I also like sharing some music and dancing or playing with them some game where they can move their bodies. I’m not that confident about traditional music, but my rendition of España cañí played with a Game Boy is usually well received. Students often research or think questions for me, too. Sometimes they even have presents!
The kids at Tenpai Junior High School gave me this Maneki Neko.
And at Onga High School I got to taste some varieties of jam made by the students, with fruits they made themselves. I love this job!
I’m very happy because last month I got two chances to teach children. Today I’m writing about the first one: an international culture class at a High School called Fukuoka Joshi Kōkō, where I had 30 middle school girls between 12 and 15 years old. The teacher who called me asked me to do something where the girls could move, so I thought about singing a well-known song with Spanish lyrics. Using a song they already know, I had them singing my lyrics in no time.

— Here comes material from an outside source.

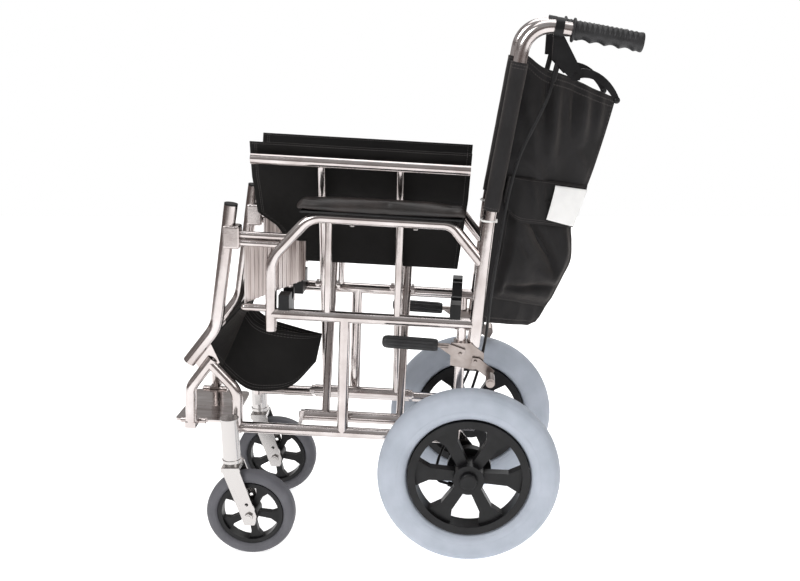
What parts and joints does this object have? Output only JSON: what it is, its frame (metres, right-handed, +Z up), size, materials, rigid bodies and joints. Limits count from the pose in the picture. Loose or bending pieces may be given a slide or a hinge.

The teacher suggested I used the song Matsuken Samba. It’s a strange Japanese samba song and, while the samba genre has little to do with Spain, the original lyrics already included some Spanish words. The song itself is a product of international culture! So I got ready my Game Boy to play Matsuken Samba karaoke, and thought the following words:
¡Olé! ¡Olé! Quiero ir a España
¡Olé! ¡Olé! Quiero ir a España
Olvidemos todo y
Vamos a viajar
España, viva España
Quiero ir a España… ¡Olé!
I also thought some simple dance, and I talked a little about Spain and the world while the girls were practicing the lyrics. Although the girls were from all middle school years, the general mood was great and everyone was following. Also, when the class ended, some girls came to ask many questions. Thank you everyone!
Last week I spoke at Kokusai Hiroba, a space for international activity in Acros Fukuoka. My lecture was for a program they have for fourth-graders to understand the international world.
What I did here is explaining the multicultural world using three axis: the space axis, the language axis and the culture axis. For instance, if you take a look at the space axis you’ll figure that Spain and Latin America are far, but share a language and some common spots in their culture too.
A not very serious graph for you to picture the axis
To understand the world as a whole, I think one has to understand there are spaces which hold several languages or cultures. Japan, the Japanese language and the Japanese culture, however, are in a very unique position and don’t overlap in a significant way with any other regions on any axis. I think it’s important for Japanese children to understand this, as they have no examples in their own environment.
But this time it had to be explained for fourth graders (10 years old) so I couldn’t use the axis expression. I spoke about this without using the “a word”, and mixing in pictures and stories about Spain so that the kids had tangible references.
And when one explains things about far places, it’s better to do that through comparisons with things they all know. For example, if we tell the children Spain’s area in square kilometers they will ignore the information. But if we tell them Japan’s area is 3/4 of that of Spain they will get an idea. Actually, I like explaining things this way for adults too.